» **What you will do**: Output each line of the material exactly as it stands.

» **Available data**:
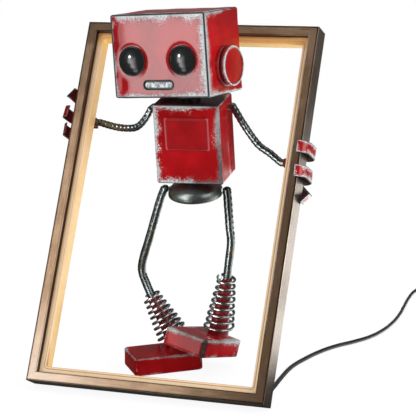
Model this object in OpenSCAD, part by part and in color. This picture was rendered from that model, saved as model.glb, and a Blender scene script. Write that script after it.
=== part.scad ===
// Robot figure carrying a lit picture frame, with its lead, in millimetres.
// X runs to the viewer's right, Y away from the viewer, Z up. The table is Z = 0.

/* [Frame] */
// Height of the frame along its slope
frame_h = 400; // [380:5:420]
// Width of the frame
frame_w = 266; // [256:2:276]
// Depth of the rails from face to back
frame_d = 23; // [22:0.5:25]
// Width of each rail's face
rail_w = 10.5; // [10:0.5:12]
// Sheet thickness of the rails
rail_t = 1.6; // [1.2:0.1:2]
// How far the frame leans back
frame_lean = 27.5; // [26:0.5:29]
// How far the diffuser stands in from the rails
diffuser_out = 7; // [5:0.5:9]

/* [Head] */
// Width of the head
head_w = 112; // [104:2:120]
// Depth of the head
head_d = 71; // [68:1:76]
// Height of the head
head_h = 86; // [84:1:92]
// Radius of each eye
eye_r = 15.5; // [13:0.5:17]
// Radius of the ear discs
ear_r = 21; // [17:0.5:23]
// Turn of the head
head_turn = -7.5; // [-12:0.5:0]

/* [Torso] */
// Width of the torso
torso_w = 72; // [68:1:78]
// Depth of the torso
torso_d = 52; // [48:1:56]
// Height of the torso
torso_h = 86; // [84:1:88]
// Forward lean of the torso
torso_lean = 6.3; // [5:0.1:7.5]
// Turn of the torso
torso_turn = 6.8; // [4:0.1:9]
// Sheet thickness of the head and torso
skin = 1.6; // [1.2:0.1:2]

/* [Limbs] */
// Radius of the arm rods
arm_r = 4; // [3.4:0.1:4.4]
// Radius of the leg rods
leg_r = 4.9; // [4.2:0.1:5.2]
// Radius of the wire of the ankle springs
spring_wire_r = 1.4; // [1.1:0.1:1.6]
// Radius of the pelvis
pelvis_r = 29.4; // [27:0.2:29.4]
// Length of a shoe
shoe_l = 75.5; // [72:0.5:79]
// Width of a shoe
shoe_w = 53.2; // [51:0.2:55]
// Height of a shoe
shoe_h = 20; // [18:0.5:20]
// Width of each finger strip
finger_w = 13; // [10:0.5:14]
// Thickness of each finger strip
finger_t = 1.4; // [1:0.1:1.6]

/* [Lead] */
// Diameter of the lead
lead_dia = 4.6; // [4:0.1:5]

/* [Hidden] */
$fn = 48;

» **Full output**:
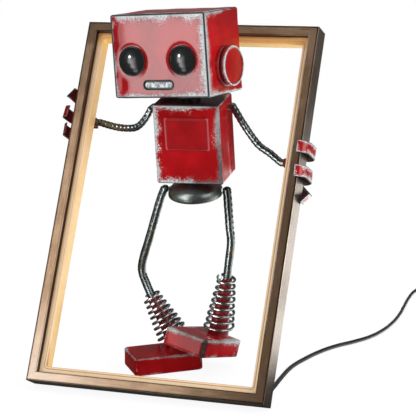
Model this object in OpenSCAD, part by part and in color. This picture was rendered from that model, saved as model.glb, and a Blender scene script. Write that script after it.
=== part.scad ===
// Robot figure carrying a lit picture frame, with its lead, in millimetres.
// X runs to the viewer's right, Y away from the viewer, Z up. The table is Z = 0.

/* [Frame] */
// Height of the frame along its slope
frame_h = 400; // [380:5:420]
// Width of the frame
frame_w = 266; // [256:2:276]
// Depth of the rails from face to back
frame_d = 23; // [22:0.5:25]
// Width of each rail's face
rail_w = 10.5; // [10:0.5:12]
// Sheet thickness of the rails
rail_t = 1.6; // [1.2:0.1:2]
// How far the frame leans back
frame_lean = 27.5; // [26:0.5:29]
// How far the diffuser stands in from the rails
diffuser_out = 7; // [5:0.5:9]

/* [Head] */
// Width of the head
head_w = 112; // [104:2:120]
// Depth of the head
head_d = 71; // [68:1:76]
// Height of the head
head_h = 86; // [84:1:92]
// Radius of each eye
eye_r = 15.5; // [13:0.5:17]
// Radius of the ear discs
ear_r = 21; // [17:0.5:23]
// Turn of the head
head_turn = -7.5; // [-12:0.5:0]

/* [Torso] */
// Width of the torso
torso_w = 72; // [68:1:78]
// Depth of the torso
torso_d = 52; // [48:1:56]
// Height of the torso
torso_h = 86; // [84:1:88]
// Forward lean of the torso
torso_lean = 6.3; // [5:0.1:7.5]
// Turn of the torso
torso_turn = 6.8; // [4:0.1:9]
// Sheet thickness of the head and torso
skin = 1.6; // [1.2:0.1:2]

/* [Limbs] */
// Radius of the arm rods
arm_r = 4; // [3.4:0.1:4.4]
// Radius of the leg rods
leg_r = 4.9; // [4.2:0.1:5.2]
// Radius of the wire of the ankle springs
spring_wire_r = 1.4; // [1.1:0.1:1.6]
// Radius of the pelvis
pelvis_r = 29.4; // [27:0.2:29.4]
// Length of a shoe
shoe_l = 75.5; // [72:0.5:79]
// Width of a shoe
shoe_w = 53.2; // [51:0.2:55]
// Height of a shoe
shoe_h = 20; // [18:0.5:20]
// Width of each finger strip
finger_w = 13; // [10:0.5:14]
// Thickness of each finger strip
finger_t = 1.4; // [1:0.1:1.6]

/* [Lead] */
// Diameter of the lead
lead_dia = 4.6; // [4:0.1:5]

/* [Hidden] */
$fn = 48;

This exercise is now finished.